Recover, a Spanish company specializing in the production of recycled fibers, created from the spin-off of the sustainable processes division of the Valencian company Hilaturas Ferre, has announced the creation of a strategic alliance with the Swiss company Rieter, which specializes in the manufacture of specialized machinery for the textile industry.

The partnership aims to combine efforts and create synergies to promote and pave the way for the fashion industry towards a circular economy. An objective that, among other things, is to promote the recycling of post-consumer textiles.

According to the Spanish company, this is a broad strategic alliance under whose umbrella both companies are making available their extensive knowledge of their respective fields of activity - Recover on the processes and Rieter on the machines - in order to jointly develop and deepen new fields of research from which to further advance sustainability in the fashion industry.

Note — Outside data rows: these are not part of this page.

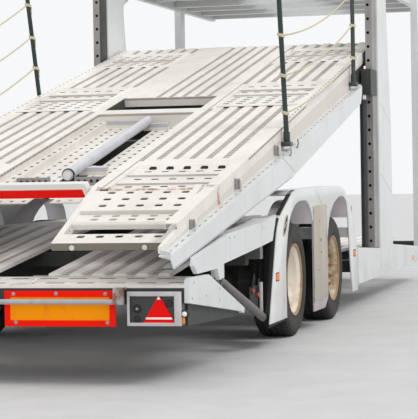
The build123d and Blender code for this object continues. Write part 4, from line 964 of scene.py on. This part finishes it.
def add_tail(m):
    """The tail's small pieces, gathered by their finish."""
    zinc, frames, dark, white, red, amber, under = (Shape() for _ in range(7))
    for _, s in SIDES:
        plate_screws(s, zinc)
        lamp_box_details(s, zinc, frames, dark, white)
        marker_lamp(s, frames, dark, white)
        brake_couplings(s, frames, dark, amber, red)
    beam_spring(white, zinc)
    # A dark sheet under the rear beam's slots: painted shade.
    under.box(row(-2.950), row(-2.200), -1.230, 1.230, 0.538, 0.542)
    zinc.done("plate_domes", "chassis", "lamp_grey", m["zinc"])
    frames.done("lamp_frames", "chassis", "bar_grey", m["pale_frame"])
    amber.done("corner_lenses", "chassis", "lamp_amber", m["lamp_amber"])
    under.done("beam_slot_shade", "chassis", "dark_steel", m["rubber_black"])
    dark.done("lamp_bodies", "chassis", "lamp_grey", m["rubber_black"], ("corner_lamps",))
    white.done("lamp_whites", "chassis", "lamp_grey", m["lens_white"], ("corner_lamps",))
    red.done("brake_couplings", "chassis", "reflector_red", m["coupling_red"])


# Clamps on the girders, from x to x at a height, and hooks, at x from a height to a height
CLAMPS = [(-0.411, -0.246, 1.295), (-1.532, -1.370, 1.081), (-2.572, -2.491, 0.861)]
HOOKS = [(-0.21, 1.264, 1.305), (0.025, 1.320, 1.376)]
TUBE_Y, TUBE_W = -0.030, -0.045


def add_girder_clamps(m):
    """Clamps with light brackets, and hooks, along the girders."""
    clamps, light = Shape(), Shape()
    for _, s in SIDES:
        y = s * (TRACK_OUT + 0.002)
        for x0, x1, z in CLAMPS:
            x, wide = row((x0 + x1) / 2), min((x1 - x0) / 2, 0.055)
            for leg in (x - wide, x + wide * 0.2):
                clamps.box(leg - 0.006, leg + 0.006, y, y + s * 0.016, z - 0.034, z + 0.034, 0.002)
            clamps.box(x - wide, x + wide * 0.2, y + s * 0.002, y + s * 0.014, z + 0.022, z + 0.034, 0.002)
            light.box(x + wide * 0.45, x + wide, y, y + s * 0.022, z - 0.030, z + 0.036, 0.002)
        for x, z0, z1 in HOOKS:
            clamps.tube([(row(x), s * 1.242, z0), (row(x) - 0.012, s * 1.255, z0 - 0.006),
                         (row(x) - 0.016, s * 1.262, (z0 + z1) / 2), (row(x) - 0.004, s * 1.256, z1)],
                        0.005, 8)
    clamps.done("side_clamps", "upper_deck", "steel_grey", m["steel_grey"])
    light.done("side_brackets", "upper_deck", "track_cream", m["track_cream"])


def add_tube_details(m):
    """The tube's ring, bracket and end, and the walkways' end plates."""
    ring, cut, mark, plates, holes = (Shape() for _ in range(5))
    down_slope = (-COS, 0, -SIN)
    x, z = deck(-1.375, TUBE_W)
    ring.turned((x, TUBE_Y, z), (COS, 0, SIN),
                [(0, 0.0385), (0.001, 0.0425), (0.016, 0.0425), (0.017, 0.0385)], 32)
    ring.done("tube_ring", "upper_deck", "bar_grey", m["rubber_black"])
    outline = [deck(-1.410, -0.108), deck(-1.410, -0.052), deck(-1.398, -0.052), deck(-1.398, -0.108)]
    x, z = deck(-1.4102, -0.078)
    for s in (-1, 1):
        plates.plate(outline, s * 0.082, s * 0.310, 0.002)
        # Flat dark discs for the holes: painted shade.
        for k in range(5):
            holes.turned((x, s * (0.112 + 0.042 * k), z), down_slope, [(-0.001, 0.011), (0.001, 0.011)], 14)
    plates.done("walkway_ends", "upper_deck", "steel_grey", m["steel_grey"])
    holes.done("walkway_end_hole_shade", "upper_deck", "dark_steel", m["rubber_black"])
    x, z = deck(-1.3985, TUBE_W)
    cut.turned((x, TUBE_Y, z), down_slope, [(0, 0.029), (0.003, 0.028), (0.004, 0.012)], 24)
    cut.done("tube_end", "upper_deck", "bar_grey", m["lens_white"])
    x, z = deck(-1.33, -0.100)
    mark.box(x - 0.03, x + 0.03, -0.150, -0.085, z - 0.006, z + 0.018, 0.003)
    mark.done("tube_bracket", "upper_deck", "bar_grey", m["yellow_mark"])


def add_tread_shades(m):
    """Dark sheets close under the slotted stretches of both tracks: painted shade seen through the slots."""
    shade_sheets = Shape()
    for _, s in SIDES:
        for surface in SLOTTED:
            shade_sheets.strip([deck(u, w - 0.009) for u, w in surface], 0.0015, s * 0.500, s * 1.096)
    shade_sheets.done("tread_shades", "upper_deck", "dark_steel", m["rubber_black"])


def add_rail_shades(m):
    """Dark sheets behind the holes of the lift's guide rails: painted shade."""
    for side, s in SIDES:
        back = Shape()
        back.box(row(3.150), row(3.352), s * 1.203, s * 1.209, 0.48, 2.90, 0.002)
        back.done("rail_shade_" + side, "chassis", "dark_steel", m["dark_steel"])


def add_arm_flanges(m):
    """The flange inside each side arm, under its top edge."""
    line = [(-2.60, 0.7112), (-2.084, 0.775), (-1.268, 0.812), (-0.84, 0.851)]
    for side, s in SIDES:
        flange = Shape()
        flange.strip([(row(x), z) for x, z in line], 0.006, s * 1.130, s * 1.262, 0.001)
        flange.done("arm_flange_" + side, "chassis", "panel_white", m["panel_white"])


def add_world():
    """A pale world, plain to the camera and in reflections, softer as a light."""
    world = bpy.data.worlds.new("world")
    bpy.context.scene.world = world
    world.use_nodes = True
    tree = world.node_tree
    path = tree.nodes.new("ShaderNodeLightPath")
    seen = path.outputs["Is Camera Ray"]
    for ray in ("Is Glossy Ray", "Is Transmission Ray"):
        total = tree.nodes.new("ShaderNodeMath")
        total.operation = "ADD"
        total.use_clamp = True
        tree.links.new(seen, total.inputs[0])
        tree.links.new(path.outputs[ray], total.inputs[1])
        seen = total.outputs[0]
    lit, plain = tree.nodes["Background"], tree.nodes.new("ShaderNodeBackground")
    mix = tree.nodes.new("ShaderNodeMixShader")
    tree.links.new(seen, mix.inputs[0])
    for socket, back, colour, strength in ((1, lit, (1.0, 1.0, 1.0, 1.0), 0.62),
                                           (2, plain, (0.93, 0.94, 0.95, 1.0), 1.0)):
        back.inputs[0].default_value = colour
        back.inputs[1].default_value = strength
        tree.links.new(back.outputs[0], mix.inputs[socket])
    tree.links.new(mix.outputs[0], tree.nodes["World Output"].inputs[0])


def add_floor():
    """A pale floor with a faint grain."""
    half = 60.0
    mesh = bpy.data.meshes.new("floor")
    mesh.from_pydata([(-half, -half, 0), (half, -half, 0), (half, half, 0), (-half, half, 0)], [],
                     [(0, 1, 2, 3)])
    floor = linked("floor", mesh)
    n = Nodes("floor")
    grain = n.ramp(n.noise(3.0, 8.0), 0.3, 0.7)
    n.set(color=n.mix(grain, rgb(206, 206, 206), rgb(216, 216, 216)), rough=0.9)
    mesh.materials.append(n.mat)


def add_lights():
    """Three wide, soft suns."""
    for name, energy, angle, aim in (("sun", 1.2, 25, (0.20, 0.62, -0.75)),
                                     ("rear_fill", 0.7, 60, (0.90, 0.20, -0.30)),
                                     ("front_fill", 0.35, 60, (-0.85, -0.30, -0.40))):
        sun = bpy.data.lights.new(name, "SUN")
        sun.energy = energy
        sun.angle = math.radians(angle)
        linked(name, sun).rotation_euler = Vector(aim).to_track_quat("-Z", "Y").to_euler()


add_camera()
finishes = {}
for add_finishes in (add_white_paints, add_track_paints, add_frame_paints, add_tail_finishes,
                     add_deck_finishes, add_wheel_finishes):
    add_finishes(finishes)
dress_cad(finishes)
for add_pieces in (add_mudguards, add_strips, add_side_lamps, add_tyres, add_wheel_nuts, add_posts, add_tail,
                   add_girder_clamps, add_tube_details, add_arm_flanges, add_tread_shades, add_rail_shades):
    add_pieces(finishes)
add_floor()
add_world()
add_lights()
bpy.context.scene.view_settings.view_transform = "Standard"
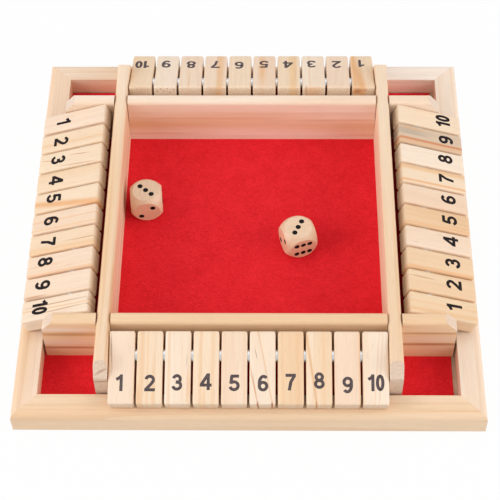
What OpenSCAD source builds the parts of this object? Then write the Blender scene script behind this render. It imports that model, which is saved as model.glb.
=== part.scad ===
// Four-player shut the box board: a mitred wooden tray, two pairs of cross-lapped
// dividers, forty numbered tiles that flip about steel rods, and two dice.
// Units are millimetres. The board stands on the XY plane, centred on the origin, +Z up.
// Each side is drawn once, as seen by the player at the front (-Y), and turned about Z.

/* [Frame] */
// Outer width and depth of the square frame
board_w = 218; // [214:1:224]
// Width of a frame rail
rail_w = 11.6; // [11.2:0.1:12]
// Height of a frame rail
rail_h = 13.6; // [13.2:0.1:14]
// Width of the flat band along the top of a rail
rail_flat = 8.2; // [7.8:0.1:8.6]
// Step down from the flat band to the rounded outer edge
rail_step = 0.3; // [0.3:0.1:0.6]
// Radius under the outer bottom edge of a rail
rail_foot = 1; // [0.6:0.1:1.4]

/* [Floor] */
// Thickness of the base board
base_t = 2; // [1.8:0.1:2.2]
// How far the base board sits above the table
base_lift = 0.3; // [0.2:0.1:0.4]
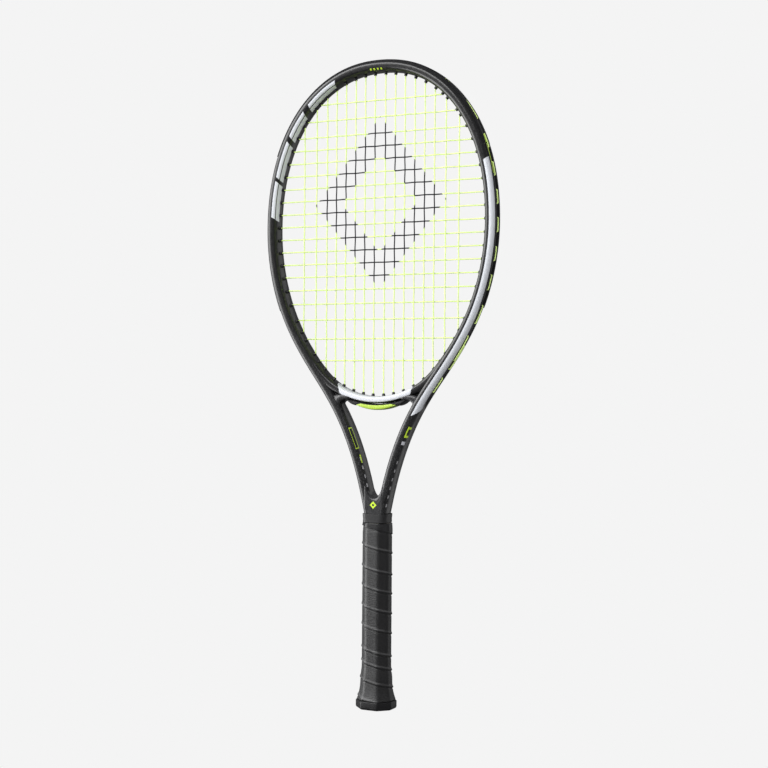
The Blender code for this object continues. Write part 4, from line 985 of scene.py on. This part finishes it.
def make_door():
    """The trap door: a dished plate with a finger notch's rib, and two snap tabs."""
    rings = []
    for size, z in (
        (-0.0030, 0.0010), (-0.0022, 0.0005), (-0.0008, 0.0004), (-0.0002, 0.0006), (0.0, 0.0011)
    ):
        rings.append((grown_octagon(DOOR_SIZE, size), z))
    rings += [(DOOR_SIZE, 0.0027), (grown_octagon(DOOR_SIZE, -0.0003), 0.0030)]
    loops = [[Vector((p.x, p.y, z)) for p in octagon_outline(size, corner=0.0009)] for size, z in rings]
    shapes = [loft_shape(loops)]
    for side in (-1.0, 1.0):
        middle = side * 0.0072
        tab = []
        for z, half, shift in (
            (0.0026, 0.0006, 0), (0.0052, 0.0006, 0), (0.0060, 0.0009, 0.0002), (0.0068, 0.0005, 0)
        ):
            x = middle + side * shift
            corners = ((x - half, -0.0024), (x + half, -0.0024), (x + half, 0.0024), (x - half, 0.0024))
            tab.append([Vector((px, py, z)) for px, py in corners])
        shapes.append(loft_shape(tab))
    return sharpen(turned_outwards(make_object("door_plate", *join_shapes(shapes))), 45)


def tape_loop(z, slant, lift):
    """One loop of the tape; the slanted ones drop towards the right, as the wound end does."""
    loop = []
    size = grown_octagon(under_grip_size(z), CLEARANCE + grip_thickness(z) + lift)
    for point in octagon_outline(size, corner=0.0024):
        turn = max(-0.2, math.atan2(point.x, -point.y) / (2 * math.pi))
        loop.append(Vector((point.x, point.y, z - slant * 0.0135 * turn)))
    return loop


def make_tape():
    """The finishing tape: two turns of thin vinyl, the last laid at a slant."""
    low, high = HANDLE_TOP - TAPE_LENGTH + 0.0042, HANDLE_TOP
    shapes = [(low, 1.0, 0.0001), (low + 0.0002, 1.0, 0.00055), (mix(low, high, 0.35), 0.6, 0.00055)]
    shapes += [(mix(low, high, 0.75), 0.0, 0.00050), (high - 0.0003, 0.0, 0.00050), (high, 0.0, 0.0002)]
    shapes += [(high, 0.0, -0.0001), (low, 1.0, -0.0001)]
    loops = [tape_loop(*shape) for shape in shapes]
    return sharpen(tube_body("tape_band", loops, [z for z, slant, lift in shapes]), 50)


def shaft_outline(z, growth_x, growth_y):
    """The outline round both legs of the hairpin at height z."""
    half_width, half_depth = tube_half_sizes(z)
    spread = path_frame(length_at_height(z))[0].x
    right = []
    for step in range(25):
        angle = math.pi / 2 - math.pi * step / 24
        out, y = rounded(half_width + growth_x, half_depth + growth_y, angle)
        right.append((spread + out, y))
    return right + [(-x, y) for x, y in reversed(right)]


def make_collar():
    """The rubber ring above the grip: roomy enough to slide up the shaft, and flared at its foot."""
    low = HANDLE_TOP + CLEARANCE
    shapes = (
        (0.0, 0.0011), (0.0004, 0.0015), (0.0009, 0.0014), (0.0036, 0.0008), (0.0070, 0.0006),
        (0.0090, 0.0003)
    )
    loops, alongs = [], []
    for rise, growth in shapes:
        outline = shaft_outline(low + rise + COLLAR_LIFT, COLLAR_ROOM + growth, COLLAR_ROOM + growth)
        loops.append([Vector((x, y, low + rise)) for x, y in outline])
        alongs.append(low + rise)
    for rise in (COLLAR_HEIGHT, 0.0060, 0.0030, 0.0):
        outline = shaft_outline(low + rise + COLLAR_LIFT, COLLAR_ROOM - 0.0001, COLLAR_ROOM - 0.0001)
        loops.append([Vector((x, y, low + rise)) for x, y in outline])
        alongs.append(low + rise)
    return sharpen(tube_body("collar_sleeve", loops, alongs), 50)


# ---------------------------------------------------------------- materials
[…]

A value that they are more than willing to consolidate in the industry, through initiatives ranging from the development of new yarn blends to the possibilities of recycling post-consumer textiles, or to verify the actual percentage of recycled fibers contained in the fibers at the end of the spinning process.

 

 

A Joint Effort to Enable the Use of Recycled Fibers

Rieter and Recover are working towards three main objectives. Firstly, to drive the development of new recycled fibers, secondly to strengthen the recycling of post-consumer textiles, one of the biggest challenges facing the fashion industry as a whole, and thirdly to create a verification system that provides sufficient guarantees to determine the percentage of genuine recycled fibers that the textiles classified as "sustainable" will ultimately have.

In relation to the first of these three areas, both parties have committed, under this alliance, to work together in the development of all kinds of tests and initiatives to test and analyze the possibilities of a wide variety of recycled raw materials and blends to contribute to the circular future of the textile industry.

In the field of circularity, both companies are already collaborating with third-party organizations to create a system to verify the percentage of recycled fiber that ends up remaining in the yarn when it is shaped through new processes. A collaboration which, according to Recover, is expected to help the textile industry to improve its capacity to verify the real use of recycled material" in the garments that are subsequently marketed and made available to the end consumer.

 

 

Scaling up the Recycling of Post-Consumer Textiles

Other innovative textile companies that are pushing for circularity in fashion are Aquafil which produces Econyl, Renewcell which uses chemical recycling technology to dissolve used cotton to make a biodegradable material, and the Circulose brand by Renewcell, which produces circular cellulose through a mechanical recycling process that transforms old garments into sheets of circular cellulose that can be made into natural textile fibers.